SET TASK: Quote verbatim the span of lines that begins the listing below and closes with the line containing "spindle_grip = 5.0".

_ _ _ _ _

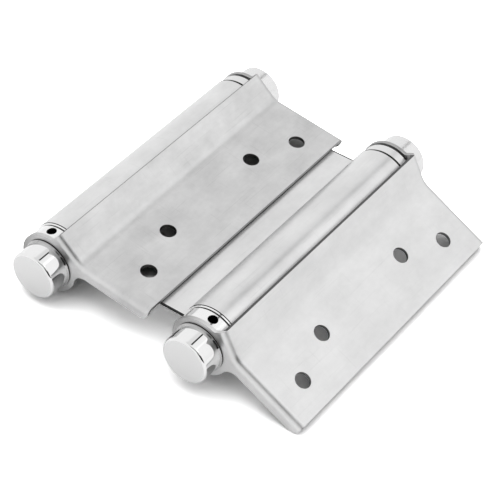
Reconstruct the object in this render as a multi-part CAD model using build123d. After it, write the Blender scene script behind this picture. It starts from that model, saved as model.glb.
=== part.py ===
from build123d import *
import os
from math import asin, atan2, cos, degrees, hypot, radians, sin, sqrt, tan

os.makedirs("parts", exist_ok=True)

# Double action spring hinge, lying as it comes to rest: leaf A folded over the web, leaf B opened out.
# X runs from barrel A to barrel B, Y along the barrels from the near end to the far end, Z up.
# Lengths are in millimetres and angles in degrees.

# The two leaves, drawn in a section with the barrel axis at its origin: U runs towards the free
# edge and V up to the mounting face
leaf_length = 101.6
leaf_sheet = 1.2
leaf_reach = 37.5
face_height = 7.9
shoulder_reach = 10.9
inner_edge_u = 2.5
inner_edge_v = 13.6
shoulder_bend_radius = 6.0
end_bend_radius = 1.0
flange_depth = 4.9
flange_corner_radius = 3.0
ear_blend_radius = 4.0
neck_blend_radius = 1.0
ear_step = 0.1

# Screw holes in each leaf: an outer pair near the free edge and an inner pair nearer the barrel
screw_hole_diameter = 5.3
outer_hole_reach = 27.8
outer_hole_spacing = 76.6
inner_hole_reach = 21.9
inner_hole_spacing = 42.8

# One web sheet with both its edges rolled into the barrels
barrel_spacing = 57.2
barrel_diameter = 20.4
web_sheet = 1.2
web_rise = 0.7
web_bend_radius = 1.0
seam_gap = 0.2

# How far each leaf is swung: the opened leaf below the plane of the barrel axes, and the gap
# that the folded leaf's free edge keeps to the web
leaf_b_slope = 28.3
folded_gap = 0.3

# Turned parts in each barrel
spindle_diameter = 7.0
tension_collar_width = 4.4
fixed_collar_width = 3.55
collar_step = 0.4
spigot_length = 8.0
tommy_hole_diameter = 3.2
tommy_hole_depth = 4.5
tommy_hole_count = 4
tommy_hole_angle_a = 98.0
tommy_hole_angle_b = 78.5
thrust_ring_thickness = 0.5
ear_washer_thickness = 0.5
ear_washer_step = 0.4
turned_edge_chamfer = 0.15

# Torsion spring
wire_diameter = 2.6
elbow_diameter = 2.8
coil_diameter = 12.6
coil_turns = 20
spring_tail_length = 5.0

# End caps
cap_diameter = 15.9
cap_length = 7.2
cap_edge_radius = 0.9
cap_washer_diameter = 16.8
cap_washer_thickness = 0.5
spindle_grip = 5.0

# Clearances
running_clearance = 0.05
face_clearance = 0.1
joint_gap = 0.25
tail_clearance = 0.15

# Places that follow from the sizes above
barrel_radius = barrel_diameter / 2
bore_radius = barrel_radius - web_sheet
ear_radius = barrel_radius - ear_step
collar_radius = barrel_radius - collar_step
ear_washer_radius = collar_radius - ear_washer_step
spindle_radius = spindle_diameter / 2
wire_radius = wire_diameter / 2
coil_radius = coil_diameter / 2
ear_outer = leaf_length / 2
ear_inner = ear_outer - leaf_sheet
near_stack = thrust_ring_thickness + tension_collar_width + 2 * joint_gap + face_clearance
far_stack = joint_gap + fixed_collar_width + ear_washer_thickness + 2 * face_clearance
barrel_near = -ear_inner + near_stack
barrel_far = ear_inner - far_stack
barrel_length = barrel_far - barrel_near
thrust_ring_near = barrel_near - joint_gap - thrust_ring_thickness
tension_collar_near = thrust_ring_near - joint_gap - tension_collar_width
fixed_collar_near = barrel_far + joint_gap
ear_washer_near = fixed_collar_near + fixed_collar_width + face_clearance
web_top = web_rise + web_sheet / 2


def polar(centre, radius, angle):
    """The point at an angle on a circle in a section."""
    return (centre[0] + radius * cos(radians(angle)), centre[1] + radius * sin(radians(angle)))


def arc(centre, radius, start, end):
    """An arc between two angles of a circle in a section."""
    middle = (start + end) / 2
    return ThreePointArc(polar(centre, radius, start), polar(centre, radius, middle), polar(centre, radius, end))


def along_barrel(section, start, length):
    """A section in XZ extruded from one place along the barrels."""
    return Pos(0, start + length, 0) * extrude(Plane.XZ * section, amount=length)


def rod(radius, start, length):
    """A plain rod on the barrel axis."""
    return along_barrel(Circle(radius), start, length)


def ring(outer_radius, inner_radius, start, length):
    """A plain ring about the barrel axis."""
    return rod(outer_radius, start, length) - rod(inner_radius, start, length)


def along_axis(shape):
    """Turn a shape made along Z so that it lies along the barrel axis."""
    return Rot(-90, 0, 0) * shape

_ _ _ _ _

ANSWER TO THIS EXERCISE:
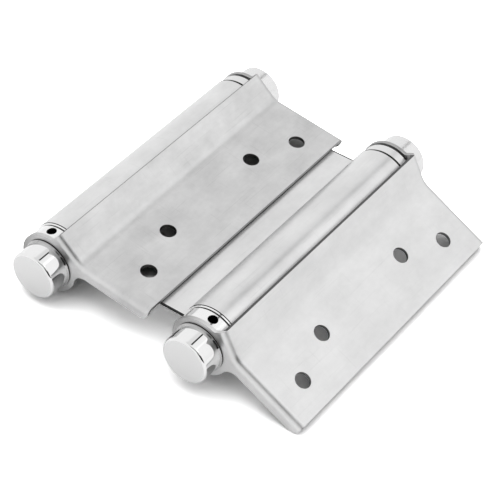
Reconstruct the object in this render as a multi-part CAD model using build123d. After it, write the Blender scene script behind this picture. It starts from that model, saved as model.glb.
=== part.py ===
from build123d import *
import os
from math import asin, atan2, cos, degrees, hypot, radians, sin, sqrt, tan

os.makedirs("parts", exist_ok=True)

# Double action spring hinge, lying as it comes to rest: leaf A folded over the web, leaf B opened out.
# X runs from barrel A to barrel B, Y along the barrels from the near end to the far end, Z up.
# Lengths are in millimetres and angles in degrees.

# The two leaves, drawn in a section with the barrel axis at its origin: U runs towards the free
# edge and V up to the mounting face
leaf_length = 101.6
leaf_sheet = 1.2
leaf_reach = 37.5
face_height = 7.9
shoulder_reach = 10.9
inner_edge_u = 2.5
inner_edge_v = 13.6
shoulder_bend_radius = 6.0
end_bend_radius = 1.0
flange_depth = 4.9
flange_corner_radius = 3.0
ear_blend_radius = 4.0
neck_blend_radius = 1.0
ear_step = 0.1

# Screw holes in each leaf: an outer pair near the free edge and an inner pair nearer the barrel
screw_hole_diameter = 5.3
outer_hole_reach = 27.8
outer_hole_spacing = 76.6
inner_hole_reach = 21.9
inner_hole_spacing = 42.8

# One web sheet with both its edges rolled into the barrels
barrel_spacing = 57.2
barrel_diameter = 20.4
web_sheet = 1.2
web_rise = 0.7
web_bend_radius = 1.0
seam_gap = 0.2

# How far each leaf is swung: the opened leaf below the plane of the barrel axes, and the gap
# that the folded leaf's free edge keeps to the web
leaf_b_slope = 28.3
folded_gap = 0.3

# Turned parts in each barrel
spindle_diameter = 7.0
tension_collar_width = 4.4
fixed_collar_width = 3.55
collar_step = 0.4
spigot_length = 8.0
tommy_hole_diameter = 3.2
tommy_hole_depth = 4.5
tommy_hole_count = 4
tommy_hole_angle_a = 98.0
tommy_hole_angle_b = 78.5
thrust_ring_thickness = 0.5
ear_washer_thickness = 0.5
ear_washer_step = 0.4
turned_edge_chamfer = 0.15

# Torsion spring
wire_diameter = 2.6
elbow_diameter = 2.8
coil_diameter = 12.6
coil_turns = 20
spring_tail_length = 5.0

# End caps
cap_diameter = 15.9
cap_length = 7.2
cap_edge_radius = 0.9
cap_washer_diameter = 16.8
cap_washer_thickness = 0.5
spindle_grip = 5.0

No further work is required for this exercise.